# Exercise requirements:
Please set the lines down again exactly, from the top of the entries through the line that contains "FINGER_GRIP_DEPTH = 12.0".

[Begin Data lines]

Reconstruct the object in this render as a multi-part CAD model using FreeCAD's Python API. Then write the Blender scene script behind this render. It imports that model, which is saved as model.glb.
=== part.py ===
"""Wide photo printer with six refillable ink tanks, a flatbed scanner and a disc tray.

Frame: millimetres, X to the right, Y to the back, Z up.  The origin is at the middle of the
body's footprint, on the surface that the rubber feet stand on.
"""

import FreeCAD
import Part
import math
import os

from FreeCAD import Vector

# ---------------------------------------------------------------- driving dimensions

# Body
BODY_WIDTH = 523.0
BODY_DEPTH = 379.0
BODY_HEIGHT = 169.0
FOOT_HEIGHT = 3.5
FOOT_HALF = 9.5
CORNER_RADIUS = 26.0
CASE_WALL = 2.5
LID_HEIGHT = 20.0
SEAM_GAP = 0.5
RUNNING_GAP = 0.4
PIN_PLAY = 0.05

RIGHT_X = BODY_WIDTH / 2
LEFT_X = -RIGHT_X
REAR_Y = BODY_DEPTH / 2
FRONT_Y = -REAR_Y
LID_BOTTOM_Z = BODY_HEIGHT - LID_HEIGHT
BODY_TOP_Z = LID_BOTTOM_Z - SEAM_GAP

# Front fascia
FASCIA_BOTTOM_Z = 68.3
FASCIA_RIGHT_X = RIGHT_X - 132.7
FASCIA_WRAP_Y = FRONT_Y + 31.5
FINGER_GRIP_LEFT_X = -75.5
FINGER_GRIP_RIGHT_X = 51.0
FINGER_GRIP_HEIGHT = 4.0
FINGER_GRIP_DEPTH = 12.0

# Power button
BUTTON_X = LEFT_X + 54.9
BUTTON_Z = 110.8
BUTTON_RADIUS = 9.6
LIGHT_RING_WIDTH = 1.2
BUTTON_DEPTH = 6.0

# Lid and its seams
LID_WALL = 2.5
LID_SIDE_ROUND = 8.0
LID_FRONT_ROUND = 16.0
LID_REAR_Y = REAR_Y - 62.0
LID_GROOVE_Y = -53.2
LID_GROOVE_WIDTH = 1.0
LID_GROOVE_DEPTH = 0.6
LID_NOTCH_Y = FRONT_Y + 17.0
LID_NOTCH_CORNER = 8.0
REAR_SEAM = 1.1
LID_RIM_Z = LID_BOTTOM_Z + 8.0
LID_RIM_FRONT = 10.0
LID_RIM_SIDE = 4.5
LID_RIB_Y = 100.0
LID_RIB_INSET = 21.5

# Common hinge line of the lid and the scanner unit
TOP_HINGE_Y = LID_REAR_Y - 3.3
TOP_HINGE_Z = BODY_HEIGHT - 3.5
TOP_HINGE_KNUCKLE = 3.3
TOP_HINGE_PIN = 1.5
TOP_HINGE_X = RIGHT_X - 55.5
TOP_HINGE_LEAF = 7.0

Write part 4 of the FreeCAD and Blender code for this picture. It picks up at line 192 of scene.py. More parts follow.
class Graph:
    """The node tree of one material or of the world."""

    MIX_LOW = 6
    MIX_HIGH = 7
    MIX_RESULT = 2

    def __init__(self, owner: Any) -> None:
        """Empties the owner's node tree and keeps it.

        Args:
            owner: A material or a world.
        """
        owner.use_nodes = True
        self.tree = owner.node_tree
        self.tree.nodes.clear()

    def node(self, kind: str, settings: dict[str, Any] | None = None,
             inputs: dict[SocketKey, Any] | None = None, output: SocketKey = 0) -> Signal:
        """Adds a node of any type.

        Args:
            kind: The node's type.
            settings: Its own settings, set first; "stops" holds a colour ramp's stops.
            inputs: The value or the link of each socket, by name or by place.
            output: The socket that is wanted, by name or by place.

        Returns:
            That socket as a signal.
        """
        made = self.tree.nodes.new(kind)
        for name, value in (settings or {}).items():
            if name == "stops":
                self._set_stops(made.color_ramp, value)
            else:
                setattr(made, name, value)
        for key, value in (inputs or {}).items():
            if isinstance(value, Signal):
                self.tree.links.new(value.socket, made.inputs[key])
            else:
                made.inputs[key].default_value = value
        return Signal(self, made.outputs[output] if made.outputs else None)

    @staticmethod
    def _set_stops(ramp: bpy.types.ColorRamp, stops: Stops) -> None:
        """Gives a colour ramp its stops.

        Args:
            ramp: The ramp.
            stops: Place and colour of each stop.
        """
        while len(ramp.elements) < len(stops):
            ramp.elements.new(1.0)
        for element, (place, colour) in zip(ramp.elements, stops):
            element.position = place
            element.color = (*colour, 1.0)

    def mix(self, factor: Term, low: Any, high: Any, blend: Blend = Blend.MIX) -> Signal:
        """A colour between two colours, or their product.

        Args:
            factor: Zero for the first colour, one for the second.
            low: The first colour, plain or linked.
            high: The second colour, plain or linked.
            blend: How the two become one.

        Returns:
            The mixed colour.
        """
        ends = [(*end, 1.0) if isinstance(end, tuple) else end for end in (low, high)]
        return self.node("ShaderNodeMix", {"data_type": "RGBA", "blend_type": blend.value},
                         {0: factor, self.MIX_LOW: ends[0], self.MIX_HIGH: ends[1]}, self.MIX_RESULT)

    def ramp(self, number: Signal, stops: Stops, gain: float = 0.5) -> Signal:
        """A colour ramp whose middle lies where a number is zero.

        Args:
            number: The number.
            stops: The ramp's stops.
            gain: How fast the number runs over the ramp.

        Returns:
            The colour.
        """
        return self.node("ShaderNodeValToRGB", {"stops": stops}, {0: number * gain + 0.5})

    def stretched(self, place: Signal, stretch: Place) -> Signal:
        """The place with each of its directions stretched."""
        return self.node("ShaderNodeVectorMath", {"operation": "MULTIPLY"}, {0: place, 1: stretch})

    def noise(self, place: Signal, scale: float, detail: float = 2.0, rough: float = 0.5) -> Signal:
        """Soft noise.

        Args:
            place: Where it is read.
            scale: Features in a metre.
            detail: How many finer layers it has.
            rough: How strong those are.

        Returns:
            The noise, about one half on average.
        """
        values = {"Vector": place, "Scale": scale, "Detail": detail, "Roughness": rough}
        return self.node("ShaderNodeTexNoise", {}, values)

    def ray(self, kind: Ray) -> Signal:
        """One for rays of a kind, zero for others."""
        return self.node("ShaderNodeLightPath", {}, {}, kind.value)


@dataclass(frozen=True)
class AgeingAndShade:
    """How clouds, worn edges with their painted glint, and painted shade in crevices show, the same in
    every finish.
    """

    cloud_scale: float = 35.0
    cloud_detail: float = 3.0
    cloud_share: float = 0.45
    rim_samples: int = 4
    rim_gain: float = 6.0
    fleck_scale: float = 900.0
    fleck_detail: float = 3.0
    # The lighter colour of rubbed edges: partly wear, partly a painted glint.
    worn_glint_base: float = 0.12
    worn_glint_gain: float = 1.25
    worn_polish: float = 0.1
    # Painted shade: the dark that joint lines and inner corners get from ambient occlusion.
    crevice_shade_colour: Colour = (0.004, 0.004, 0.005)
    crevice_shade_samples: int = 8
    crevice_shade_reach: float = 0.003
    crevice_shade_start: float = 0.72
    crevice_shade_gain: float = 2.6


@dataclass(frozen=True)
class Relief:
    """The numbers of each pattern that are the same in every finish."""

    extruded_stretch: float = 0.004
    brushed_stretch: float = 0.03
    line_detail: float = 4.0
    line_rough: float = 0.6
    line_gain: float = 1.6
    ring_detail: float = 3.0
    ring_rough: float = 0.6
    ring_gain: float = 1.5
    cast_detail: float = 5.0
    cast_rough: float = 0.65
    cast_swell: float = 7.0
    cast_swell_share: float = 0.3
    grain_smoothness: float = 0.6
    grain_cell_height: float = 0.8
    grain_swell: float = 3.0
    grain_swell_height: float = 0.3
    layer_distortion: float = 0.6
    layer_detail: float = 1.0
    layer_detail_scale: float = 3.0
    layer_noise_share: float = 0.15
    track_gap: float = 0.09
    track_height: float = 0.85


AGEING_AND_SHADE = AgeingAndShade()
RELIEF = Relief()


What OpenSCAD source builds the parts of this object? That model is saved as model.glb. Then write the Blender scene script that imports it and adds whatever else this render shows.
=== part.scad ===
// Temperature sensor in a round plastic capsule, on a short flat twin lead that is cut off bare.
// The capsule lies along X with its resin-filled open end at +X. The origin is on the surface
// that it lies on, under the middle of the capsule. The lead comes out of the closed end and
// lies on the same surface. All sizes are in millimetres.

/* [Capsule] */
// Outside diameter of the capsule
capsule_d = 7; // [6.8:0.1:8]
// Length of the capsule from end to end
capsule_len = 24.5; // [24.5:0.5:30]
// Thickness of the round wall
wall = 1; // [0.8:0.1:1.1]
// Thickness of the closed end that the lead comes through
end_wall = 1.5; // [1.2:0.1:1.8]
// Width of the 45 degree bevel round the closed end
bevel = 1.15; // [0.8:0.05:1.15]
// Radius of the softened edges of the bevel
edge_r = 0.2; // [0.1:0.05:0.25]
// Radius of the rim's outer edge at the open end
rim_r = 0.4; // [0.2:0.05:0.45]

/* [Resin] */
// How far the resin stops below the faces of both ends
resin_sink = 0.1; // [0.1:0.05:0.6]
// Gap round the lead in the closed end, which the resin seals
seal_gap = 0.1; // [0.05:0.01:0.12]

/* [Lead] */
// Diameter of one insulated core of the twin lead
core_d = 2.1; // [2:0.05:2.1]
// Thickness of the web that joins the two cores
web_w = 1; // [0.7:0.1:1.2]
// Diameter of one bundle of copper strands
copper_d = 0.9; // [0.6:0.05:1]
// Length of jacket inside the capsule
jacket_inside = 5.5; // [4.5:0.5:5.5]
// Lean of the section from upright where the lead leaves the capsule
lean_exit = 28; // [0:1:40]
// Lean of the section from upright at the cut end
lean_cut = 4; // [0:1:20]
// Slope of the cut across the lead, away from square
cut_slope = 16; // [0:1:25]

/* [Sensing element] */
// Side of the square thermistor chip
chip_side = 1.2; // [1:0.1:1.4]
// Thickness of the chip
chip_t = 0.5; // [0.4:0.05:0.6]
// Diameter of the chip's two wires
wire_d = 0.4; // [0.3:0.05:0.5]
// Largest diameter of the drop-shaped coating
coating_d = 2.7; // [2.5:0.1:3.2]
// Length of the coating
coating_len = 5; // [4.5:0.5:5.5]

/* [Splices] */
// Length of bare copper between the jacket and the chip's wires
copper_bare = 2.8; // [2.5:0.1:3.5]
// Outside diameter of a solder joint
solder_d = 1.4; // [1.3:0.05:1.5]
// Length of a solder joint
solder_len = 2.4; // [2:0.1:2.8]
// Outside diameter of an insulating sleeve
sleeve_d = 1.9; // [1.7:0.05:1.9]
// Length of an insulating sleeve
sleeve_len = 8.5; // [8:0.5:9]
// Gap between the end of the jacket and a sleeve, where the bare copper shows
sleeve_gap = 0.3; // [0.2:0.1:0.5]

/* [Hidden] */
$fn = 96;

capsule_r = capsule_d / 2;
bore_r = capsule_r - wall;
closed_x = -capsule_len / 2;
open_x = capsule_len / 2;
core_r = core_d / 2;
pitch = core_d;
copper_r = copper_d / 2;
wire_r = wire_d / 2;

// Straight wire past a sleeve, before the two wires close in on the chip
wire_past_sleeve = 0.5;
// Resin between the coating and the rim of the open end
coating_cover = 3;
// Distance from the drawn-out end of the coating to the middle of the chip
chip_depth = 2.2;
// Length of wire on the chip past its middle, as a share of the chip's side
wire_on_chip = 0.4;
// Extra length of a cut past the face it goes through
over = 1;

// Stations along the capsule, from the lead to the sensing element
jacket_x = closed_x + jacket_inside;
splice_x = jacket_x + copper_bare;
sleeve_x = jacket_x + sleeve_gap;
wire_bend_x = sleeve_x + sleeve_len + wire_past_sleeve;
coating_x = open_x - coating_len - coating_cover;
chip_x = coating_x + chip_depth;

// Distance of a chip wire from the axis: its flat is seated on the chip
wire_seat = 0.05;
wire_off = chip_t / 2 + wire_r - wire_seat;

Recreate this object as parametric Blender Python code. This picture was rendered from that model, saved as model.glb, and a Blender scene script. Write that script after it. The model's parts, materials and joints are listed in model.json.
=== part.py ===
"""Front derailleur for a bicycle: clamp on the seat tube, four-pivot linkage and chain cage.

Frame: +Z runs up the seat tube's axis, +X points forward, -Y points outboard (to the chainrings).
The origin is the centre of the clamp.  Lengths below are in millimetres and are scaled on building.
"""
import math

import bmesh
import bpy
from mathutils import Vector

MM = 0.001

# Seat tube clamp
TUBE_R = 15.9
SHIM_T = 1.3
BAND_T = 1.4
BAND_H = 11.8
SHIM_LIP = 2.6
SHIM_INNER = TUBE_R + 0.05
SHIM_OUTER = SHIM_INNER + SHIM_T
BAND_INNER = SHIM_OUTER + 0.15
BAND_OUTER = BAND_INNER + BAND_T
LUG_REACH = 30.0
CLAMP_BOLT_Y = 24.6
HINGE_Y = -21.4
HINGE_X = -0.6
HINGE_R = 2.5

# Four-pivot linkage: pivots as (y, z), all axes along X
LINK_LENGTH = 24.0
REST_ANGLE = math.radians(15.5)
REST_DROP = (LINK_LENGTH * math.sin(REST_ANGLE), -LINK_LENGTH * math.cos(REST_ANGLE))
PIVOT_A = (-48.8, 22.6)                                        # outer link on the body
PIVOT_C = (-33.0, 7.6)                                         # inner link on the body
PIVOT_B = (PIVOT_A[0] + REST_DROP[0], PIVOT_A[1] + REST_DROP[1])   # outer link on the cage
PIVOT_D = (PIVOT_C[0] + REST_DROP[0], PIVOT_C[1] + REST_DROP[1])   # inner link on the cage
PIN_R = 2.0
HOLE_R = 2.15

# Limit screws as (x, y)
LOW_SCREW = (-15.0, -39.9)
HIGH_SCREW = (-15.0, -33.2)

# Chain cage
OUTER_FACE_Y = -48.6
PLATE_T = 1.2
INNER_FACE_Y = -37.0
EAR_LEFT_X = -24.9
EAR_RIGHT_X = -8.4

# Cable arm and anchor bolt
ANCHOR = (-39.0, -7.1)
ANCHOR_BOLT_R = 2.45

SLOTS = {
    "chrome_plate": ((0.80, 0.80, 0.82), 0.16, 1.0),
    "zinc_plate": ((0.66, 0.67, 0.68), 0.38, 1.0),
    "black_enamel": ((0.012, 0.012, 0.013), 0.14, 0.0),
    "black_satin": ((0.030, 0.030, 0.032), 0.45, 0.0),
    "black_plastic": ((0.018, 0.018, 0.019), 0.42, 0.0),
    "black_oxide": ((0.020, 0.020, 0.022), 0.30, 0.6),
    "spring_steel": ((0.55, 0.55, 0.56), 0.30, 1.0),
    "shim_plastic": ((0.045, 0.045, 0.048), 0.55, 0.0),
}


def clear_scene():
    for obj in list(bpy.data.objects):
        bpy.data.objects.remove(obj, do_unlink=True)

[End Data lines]

# Solution for this exercise:
Reconstruct the object in this render as a multi-part CAD model using FreeCAD's Python API. Then write the Blender scene script behind this render. It imports that model, which is saved as model.glb.
=== part.py ===
"""Wide photo printer with six refillable ink tanks, a flatbed scanner and a disc tray.

Frame: millimetres, X to the right, Y to the back, Z up.  The origin is at the middle of the
body's footprint, on the surface that the rubber feet stand on.
"""

import FreeCAD
import Part
import math
import os

from FreeCAD import Vector

# ---------------------------------------------------------------- driving dimensions

# Body
BODY_WIDTH = 523.0
BODY_DEPTH = 379.0
BODY_HEIGHT = 169.0
FOOT_HEIGHT = 3.5
FOOT_HALF = 9.5
CORNER_RADIUS = 26.0
CASE_WALL = 2.5
LID_HEIGHT = 20.0
SEAM_GAP = 0.5
RUNNING_GAP = 0.4
PIN_PLAY = 0.05

RIGHT_X = BODY_WIDTH / 2
LEFT_X = -RIGHT_X
REAR_Y = BODY_DEPTH / 2
FRONT_Y = -REAR_Y
LID_BOTTOM_Z = BODY_HEIGHT - LID_HEIGHT
BODY_TOP_Z = LID_BOTTOM_Z - SEAM_GAP

# Front fascia
FASCIA_BOTTOM_Z = 68.3
FASCIA_RIGHT_X = RIGHT_X - 132.7
FASCIA_WRAP_Y = FRONT_Y + 31.5
FINGER_GRIP_LEFT_X = -75.5
FINGER_GRIP_RIGHT_X = 51.0
FINGER_GRIP_HEIGHT = 4.0
FINGER_GRIP_DEPTH = 12.0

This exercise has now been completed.